■ **Description of the task**:
Keep only the lines from the top of the listing through the one with "and finishes the", and reproduce them unaltered.

------------------------------------------------

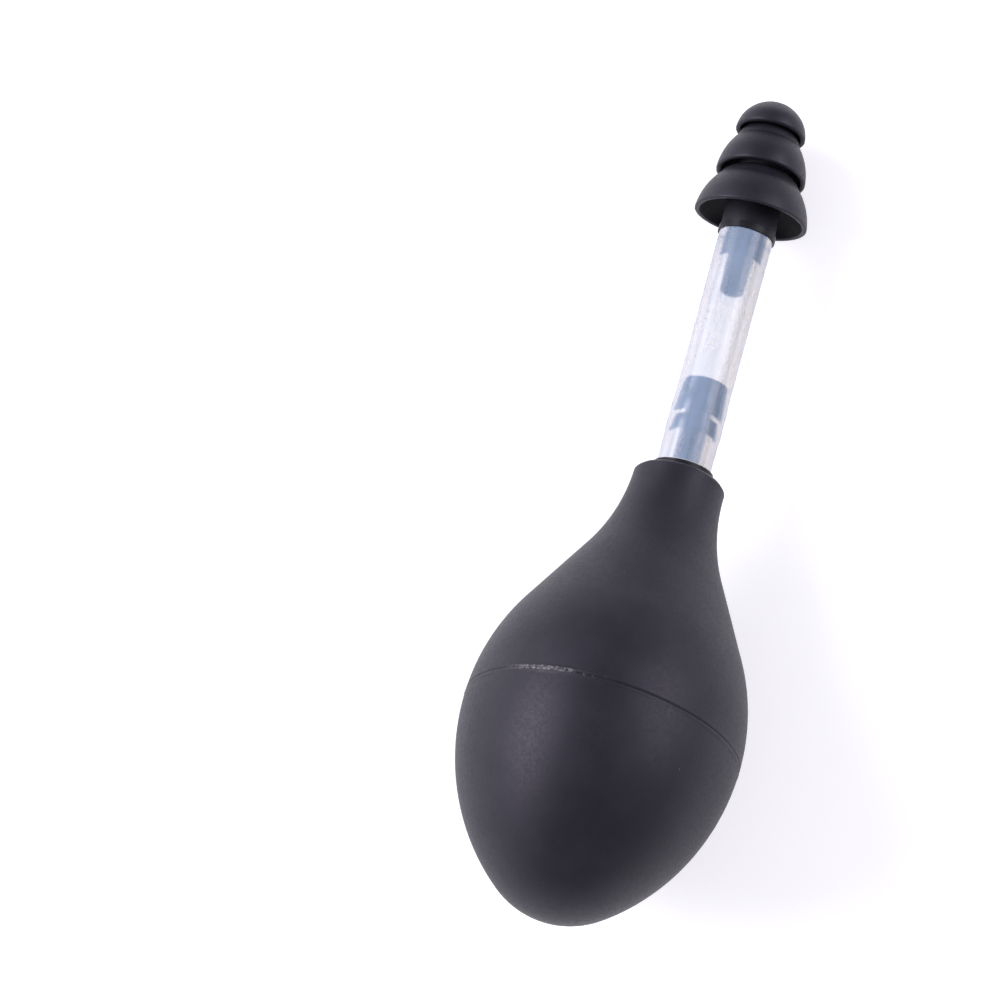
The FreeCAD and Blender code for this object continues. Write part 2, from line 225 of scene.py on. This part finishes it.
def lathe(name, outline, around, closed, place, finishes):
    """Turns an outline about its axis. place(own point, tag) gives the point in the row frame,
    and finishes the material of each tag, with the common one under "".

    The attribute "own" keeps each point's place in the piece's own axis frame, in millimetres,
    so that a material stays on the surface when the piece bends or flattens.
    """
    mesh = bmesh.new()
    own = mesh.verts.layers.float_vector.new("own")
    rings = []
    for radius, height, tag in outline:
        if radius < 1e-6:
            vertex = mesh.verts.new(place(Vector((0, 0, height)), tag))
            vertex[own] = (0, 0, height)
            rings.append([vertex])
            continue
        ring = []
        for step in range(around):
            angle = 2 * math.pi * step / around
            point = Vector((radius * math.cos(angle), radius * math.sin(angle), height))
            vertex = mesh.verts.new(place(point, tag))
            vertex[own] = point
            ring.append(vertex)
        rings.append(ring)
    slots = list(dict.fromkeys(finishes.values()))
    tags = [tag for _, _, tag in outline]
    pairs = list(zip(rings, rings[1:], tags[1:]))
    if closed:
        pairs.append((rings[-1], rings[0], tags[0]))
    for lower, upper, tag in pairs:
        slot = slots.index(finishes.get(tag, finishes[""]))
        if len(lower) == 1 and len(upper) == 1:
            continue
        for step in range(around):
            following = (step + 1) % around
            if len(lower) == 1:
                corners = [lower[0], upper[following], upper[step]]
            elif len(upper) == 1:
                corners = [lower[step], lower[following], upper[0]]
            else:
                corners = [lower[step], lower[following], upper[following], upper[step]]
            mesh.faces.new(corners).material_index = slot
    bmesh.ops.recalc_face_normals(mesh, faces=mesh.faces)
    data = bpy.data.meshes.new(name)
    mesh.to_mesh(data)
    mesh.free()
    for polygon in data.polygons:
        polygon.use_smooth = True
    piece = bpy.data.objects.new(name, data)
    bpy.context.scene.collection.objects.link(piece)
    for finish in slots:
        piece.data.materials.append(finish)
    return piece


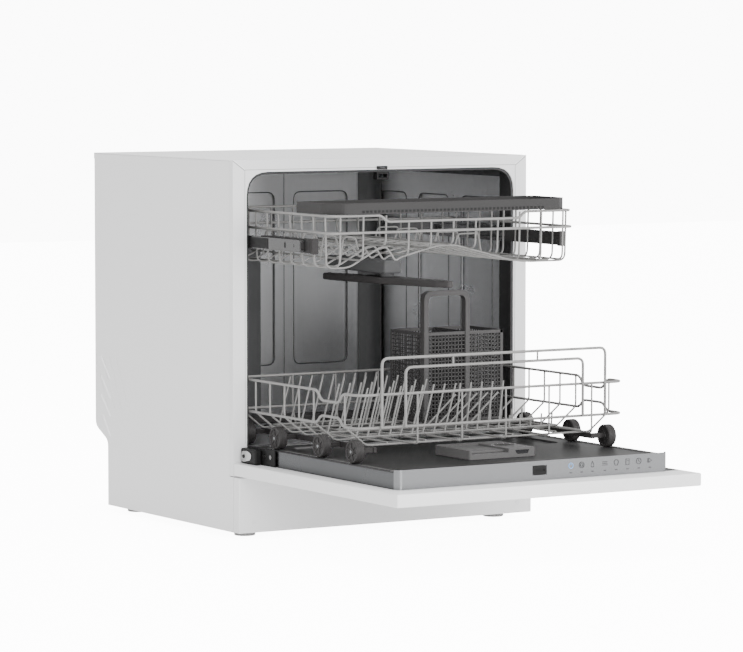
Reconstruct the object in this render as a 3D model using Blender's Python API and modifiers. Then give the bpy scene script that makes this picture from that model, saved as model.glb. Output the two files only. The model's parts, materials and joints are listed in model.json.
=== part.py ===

------------------------------------------------

■ **Full answer**:
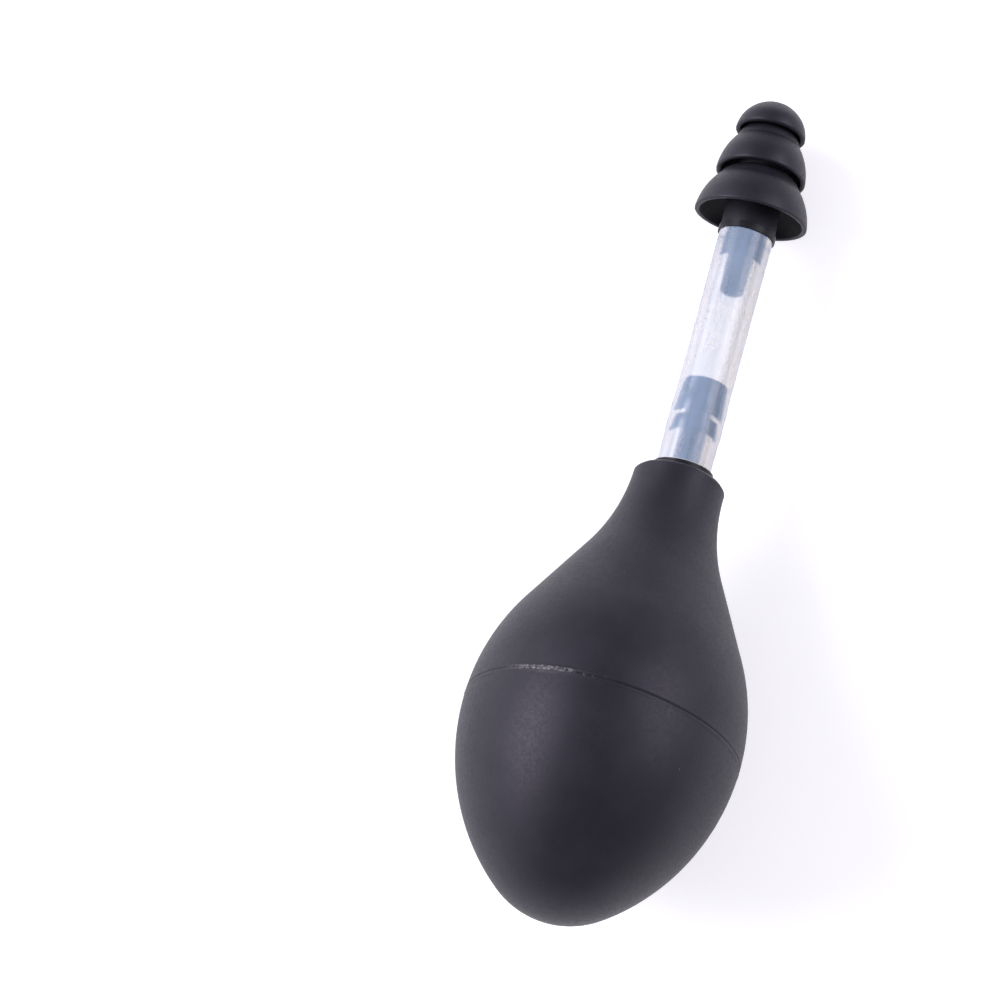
The FreeCAD and Blender code for this object continues. Write part 2, from line 225 of scene.py on. This part finishes it.
def lathe(name, outline, around, closed, place, finishes):
    """Turns an outline about its axis. place(own point, tag) gives the point in the row frame,
    and finishes the material of each tag, with the common one under "".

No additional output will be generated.